Although she was a fairly popular writer in her day, Larcom is now known primarily for her autobiographical A New England Girlhood, Outline from Memory, part of which describes the life Larcom and others lived as factory workers in the Lowell mills in the late 1830s and early 1840s. It is considered a classic portrayal of small-town life, as well as a valuable insider's look at mill life. Textile mills were a vital part of the Industrial Revolution, and the mill girls, many of whom at the time came from local farms and were the first in their families to leave the land, were an illustration of how that revolution changed (and would continue to change) society. Larcom's sisters became leaders in the mill community, and founded the Operative Magazine, in which Larcom's first poems were published. She also published poems in the Lowell Offering, another magazine produced by and aimed at mill girls. Mill girls established evening classes and lectures for their own educational improvement; Larcom participated in a German class and a botany class, and also in an "improvement circle" at which members' essays were read aloud. Work in the mills occupied most of their time, however (in 1846, lawmakers in Massachusetts would refuse to sign a law mandating a maximum ten-hour workday). Many years later, Larcom would recall with regret that she had not been allowed to leave her work to see Charles Dickens when he visited the mills. Although those were the years that saw the beginnings of movements to organize workers and bargain for better conditions, such as the Lowell Female Labor Reform League led by Sarah Bagley , Larcom did not participate in those movements, and for the most part A New England Girlhood portrays mill life favorably.
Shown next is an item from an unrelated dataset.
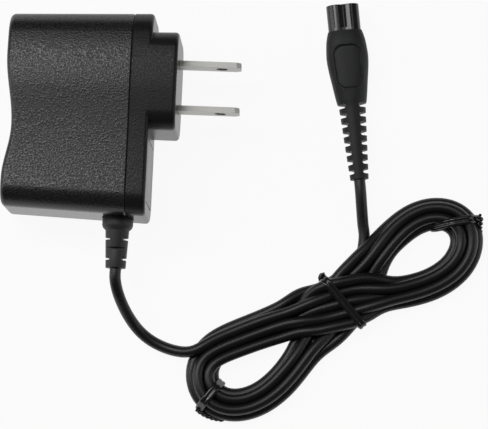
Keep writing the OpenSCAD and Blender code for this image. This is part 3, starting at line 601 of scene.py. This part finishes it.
def soften_edges(bm, width, segments, least_angle):
    """Rounds every edge sharper than an angle in degrees."""
    return worked(bm, "BEVEL", width=width, segments=segments, limit_method="ANGLE",
                  angle_limit=math.radians(least_angle))

def even_shading(piece):
    """Keeps flat faces flat in the shading, next to their rounded edges."""
    step = piece.modifiers.new("even_shading", "WEIGHTED_NORMAL")
    step.keep_sharp = True

print("steps: Solidify, Boolean, Bevel and Weighted Normal")

# %% [markdown]
# ## Where the strain relief sits
# The relief's collar seats in a shallow round recess in the lower end, across the seam, and its
# neck passes the wall there. Both shells are cut by the same tool.

# %% Relief seat
relief_low, relief_high = [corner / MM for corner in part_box("strain_relief")]
RELIEF_X, RELIEF_Z = (relief_low.x + relief_high.x) / 2, (relief_low.z + relief_high.z) / 2
COLLAR_R, COLLAR_LONG, NECK_R, SEAT_DEPTH = 4.3, 4.1, 3.2, 0.6
SEAT_GAP, NECK_GAP, SEAT_REACH, NECK_REACH = 0.22, 0.1, 5, 1.7
SEAT_Y = SEAT_DEPTH - half_height(RELIEF_X)

def relief_seat():
    """The tool for the collar's recess and the neck's hole."""
    middle = Vector((RELIEF_X, 0, RELIEF_Z))
    seat = rod_mesh(COLLAR_R + SEAT_GAP, middle + Vector((0, SEAT_Y - SEAT_REACH, 0)),
                    middle + Vector((0, SEAT_Y, 0)))
    neck = rod_mesh(NECK_R + NECK_GAP, middle + Vector((0, SEAT_Y - 1, 0)),
                    middle + Vector((0, SEAT_Y + NECK_REACH, 0)))
    return combined(seat, neck, "UNION")

print("the relief seats at y", round(SEAT_Y, 2))

# %% [markdown]
# ## Rear shell
# A moulded shell with large rounded long edges, a softly rounded back and a hollow for the fingers.
# It starts as a box with bevelled edges. Cuts across it give it points to move, and moving them
# makes the hollow and the wave. Solidify gives the wall, and a small chamfer makes half the seam.

# %% Rear shell
ON_PLANE = 0.01
GRIP_FRONT, GRIP_FULL = -8, 2               # where the hollow starts, and how far from the back it is full
bm = box_mesh((BACK, -HALF, 0), (SEAM, HALF, THICK))
round_edges(bm, edges_where(bm, along_x), EDGE_R, 12)
round_edges(bm, edges_where(bm, lambda a, b: max(a.x, b.x) < BACK + ON_PLANE), BACK_R, 6)
cut_across(bm, 1, np.arange(-26, 27, 1.5))
cut_across(bm, 0, (-26, -20, -14, -8))
for v in bm.verts:
    ease = min(1, max(0, (v.co.x - GRIP_FRONT) / (BACK - GRIP_FRONT + GRIP_FULL)))
    v.co.x += hollow(v.co.y) * ease ** 2
soften_sides(bm)
open_face = [f for f in bm.faces if f.calc_center_median().x > SEAM - ON_PLANE]
bmesh.ops.delete(bm, geom=open_face, context="FACES")
bmesh.ops.recalc_face_normals(bm, faces=bm.faces)
bm = worked(bm, "SOLIDIFY", thickness=WALL, offset=-1, use_even_offset=True)
bmesh.ops.recalc_face_normals(bm, faces=bm.faces)
print(len(bm.faces), "faces in the wall")

# %% Rear shell's seam
def outer_rim(bm, x):
    """Edges where the outside meets the face at x."""
    def outward(f):
        middle = f.calc_center_median()
        return f.normal.y * middle.y + f.normal.z * (middle.z - THICK / 2) > 0
    return [e for e in bm.edges if all(abs(v.co.x - x) < 2 * ON_PLANE for v in e.verts)
            and len(e.link_faces) == 2
            and any(f.normal.x > 0.9 for f in e.link_faces)
            and any(abs(f.normal.x) < 0.5 and outward(f) for f in e.link_faces)]

rim = outer_rim(bm, SEAM)
round_edges(bm, rim, SEAM_CHAMFER, 1)
bm = combined(bm, relief_seat())
tidy_faces(bm)
print(len(rim), "seam edges on the rear shell")
scale_to_metres(bm)
rear_housing = make_object("rear_housing", mesh_from(bm, "rear_housing", 38),
                           ["rear_shell"])
even_shading(rear_housing)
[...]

In 1846, Larcom quit the mills and moved to Illinois with her sister Emeline Larcom . She taught school in Looking Glass Prairie for three years and then, using the money she had saved, enrolled in Monticello Seminary in Godfrey, Illinois, in 1849. She graduated in 1852, and moved back to Beverly; in 1854, she won $50 in a poetry contest for her "Call to Kansas." From 1854 to 1862, while continuing to write poetry, Larcom taught English literature and rhetoric at Wheaton Seminary (now Wheaton College) in Norton, Massachusetts, where she revolutionized the school's teaching methods by using lectures and discussions rather than the standard approach of reciting from textbooks. She also suggested improvements for courses and founded the college newspaper.

In the years after 1862, Larcom divided her time between Beverly and Boston while publishing books of prose and of poetry. She was an editor of a children's magazine, Our Young Folks, from 1865 to 1873. A friend of John Greenleaf Whittier, she edited without credit three volumes published under his name, including Child Life (1871) and Songs of Three Centuries (1883). Her work became quite popular and was also published in magazines including St. Nicholas, Youth's Companion, and The Atlantic Monthly. She wrote a good deal of work aimed at children, although she did not have children of her own. Larcom's intense Christian faith was the most important inspiration for her poetry, which, in common with much Victorian art, was intended to "do good" for the reader. She had a particular fondness for the beauty of nature, seeing it as an expression of the divine, and many of her poems detail rural scenes of the people and environment of New England. Lucy Larcom died in Boston on April 17, 1893, and was buried in an unmarked grave in Beverly.

sources:

Buck, Claire, ed. Bloomsbury Guide to Women's Literature. NY: Prentice Hall, 1992.

James, Edward T., ed. Notable American Women, 1607–1950. Cambridge, MA: The Belknap Press of Harvard University Press, 1971.

McHenry, Robert, ed. Famous American Women. NY: Dover, 1983.